Follow these steps to help you reach your emergency savings and debt-reduction goals:

  1. Decide how much you’ll save, breaking your goal into pieces for short-term and long-term savings. Also determine what approach you’re most comfortable with when it comes to prioritizing saving goals with debt-reduction goals.
  2. With your goal in mind and priorities in place, decide where you’re going to keep your money. Keep in mind, emergency funds need to remain fairly accessible.
    • A savings account, money market account or short-term certificates of deposit generally make good sense. Any one of these accounts will give you the liquidity you need, while still earning some interest.

    • ·        Keeping emergency savings floating in a checking account or commingled with other savings dollars is not recommended. Emergency savings are for emergencies only and are best kept in a separate account only for this purpose.


3.       Find money to put toward savings. This can be accomplished by doing one or more of the following to help you put money into savings and reduce debt:
  • Find money within your budget.
  • Earn additional dollars.
  • Reduce spending in some areas.

If you find your budget is really tight, don’t be discouraged. Even $10 or $20 a month is progress toward your goal and will add up over time.

Also keep in mind: Savings can get a kick-start with a tax return, a bonus check, a rummage sale or a temporary part-time job.

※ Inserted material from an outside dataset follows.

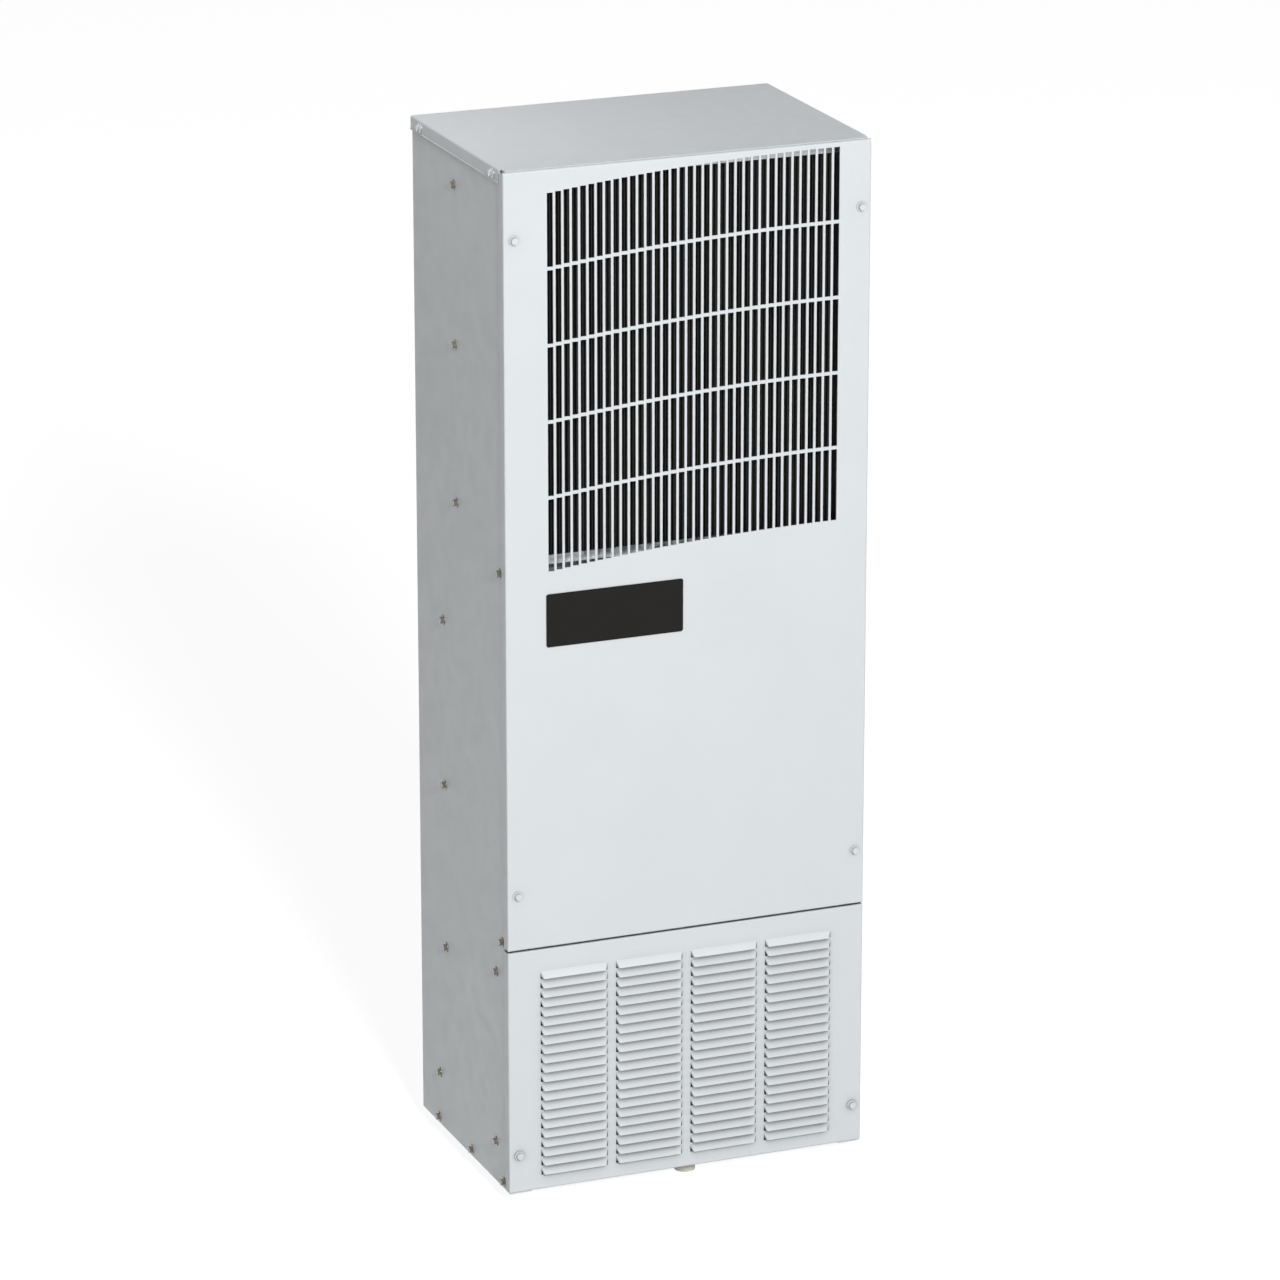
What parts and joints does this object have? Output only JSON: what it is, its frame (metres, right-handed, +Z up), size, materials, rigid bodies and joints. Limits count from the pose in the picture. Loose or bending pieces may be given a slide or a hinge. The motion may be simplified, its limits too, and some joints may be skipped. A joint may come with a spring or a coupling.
{
  "type": "enclosure cooling unit",
  "caption": "Tall side-mounted enclosure cooling unit with a slotted inlet grille, louvered outlet, coils, blowers, compressor and a gasketed rear mounting face.",
  "frame": {"origin": "centre of the pattern of mounting holes, on the plane of the rear flanges", "axes": "+X to the right seen from the front, +Y out of the rear mounting face towards the enclosure, +Z up"},
  "size_m": [0.507, 0.343, 1.38],
  "materials": {
    "paint": "light grey powder coat with orange peel",
    "zinc_sheet": "galvanised",
    "bronze_screw": "dull brownish zinc plate",
    "copper_tube": "drawn copper",
    "dark_fins": "dark coated",
    "bare_fins": "mill",
    "dark_foam": "closed-cell foam",
    "black_plastic": "matt",
    "black_paint": "satin black",
    "plate_face": "satin, blank",
    "pale_plastic": "translucent natural plastic",
    "black_rubber": "matt"
  },
  "bodies": {
    "cabinet": {"left_side_panel": "paint", "right_side_panel": "paint", "rear_panel": "paint", "base_pan": "paint", "top_cover": "paint", "upper_front_panel": "paint", "lower_front_panel": "paint", "name_plate": "plate_face", "front_panel_screws": "paint", "cover_screws": "zinc_sheet", "side_screws": "bronze_screw", "rear_screws": "zinc_sheet", "mounting_inserts": "zinc_sheet", "mounting_gasket": "dark_foam", "seam_rail": "zinc_sheet", "bulkhead": "zinc_sheet", "bulkhead_insulation": "dark_foam", "coil_shelf": "zinc_sheet", "coil_seal_strip": "dark_foam", "condenser_fins": "dark_fins", "condenser_tubes": "copper_tube", "condenser_frame": "zinc_sheet", "condenser_shroud": "zinc_sheet", "condenser_inlet_ring": "zinc_sheet", "condenser_motor_stator": "zinc_sheet", "evaporator_fins": "bare_fins", "evaporator_tubes": "copper_tube", "evaporator_frame": "zinc_sheet", "evaporator_inlet_ring": "zinc_sheet", "evaporator_motor_stator": "zinc_sheet", "evaporator_motor_bracket": "zinc_sheet", "evaporator_drain_pan": "zinc_sheet", "drain_hose": "pale_plastic", "drain_fitting": "pale_plastic", "inlet_guard": "zinc_sheet", "outlet_guard": "paint", "compressor_deck": "zinc_sheet", "compressor_shell": "black_paint", "compressor_feet": "black_paint", "compressor_grommets": "black_rubber", "compressor_bolts": "zinc_sheet", "compressor_terminal_cover": "black_plastic", "accumulator": "black_paint", "filter_drier": "copper_tube", "discharge_line": "copper_tube", "liquid_line": "copper_tube", "capillary_tube": "copper_tube", "suction_line": "copper_tube", "control_box": "zinc_sheet", "control_box_cover": "zinc_sheet", "run_capacitor": "zinc_sheet", "contactor": "black_plastic", "terminal_block": "pale_plastic", "thermostat_body": "pale_plastic", "cable_grommet": "black_rubber"},
    "condenser_fan": {"condenser_impeller": "black_plastic", "condenser_motor_rotor": "black_paint"},
    "evaporator_fan": {"evaporator_impeller": "black_plastic", "evaporator_motor_rotor": "black_paint"},
    "thermostat_dial": {"thermostat_knob": "black_plastic"}
  },
  "joints": [
    {"name": "condenser_fan_spin", "type": "hinge", "parent": "cabinet", "child": "condenser_fan", "pos_m": [0, -0.18, 0.4165], "axis": [0, 1, 0], "continuous": true},
    {"name": "evaporator_fan_spin", "type": "hinge", "parent": "cabinet", "child": "evaporator_fan", "pos_m": [0, -0.08, 0.4165], "axis": [0, 1, 0], "continuous": true},
    {"name": "thermostat_turn", "type": "hinge", "parent": "cabinet", "child": "thermostat_dial", "pos_m": [-0.0559, -0.31, -0.1926], "axis": [0, -1, 0], "range_deg": [0, 270]}
  ]
}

Ask yourself what you could do for a few months to earn some extra money to get that short-term emergency savings in place.

4.       Make savings automatic by setting up scheduled automatic payments to your savings account. You could set up:
  •      A direct deposit from your paycheck. Your employer can let you know how to do this.
  •      An automatic transfer from your checking to your savings account. Check out your bank or credit union website to set this up.


A majority of us don’t miss the money that’s directed this way. Out of sight, out of mind, and into the savings account. Revisit the amount after three or six months. If you don’t miss $50 a month, would you miss $75?

Automating your savings greatly increases your ability to reach your goal.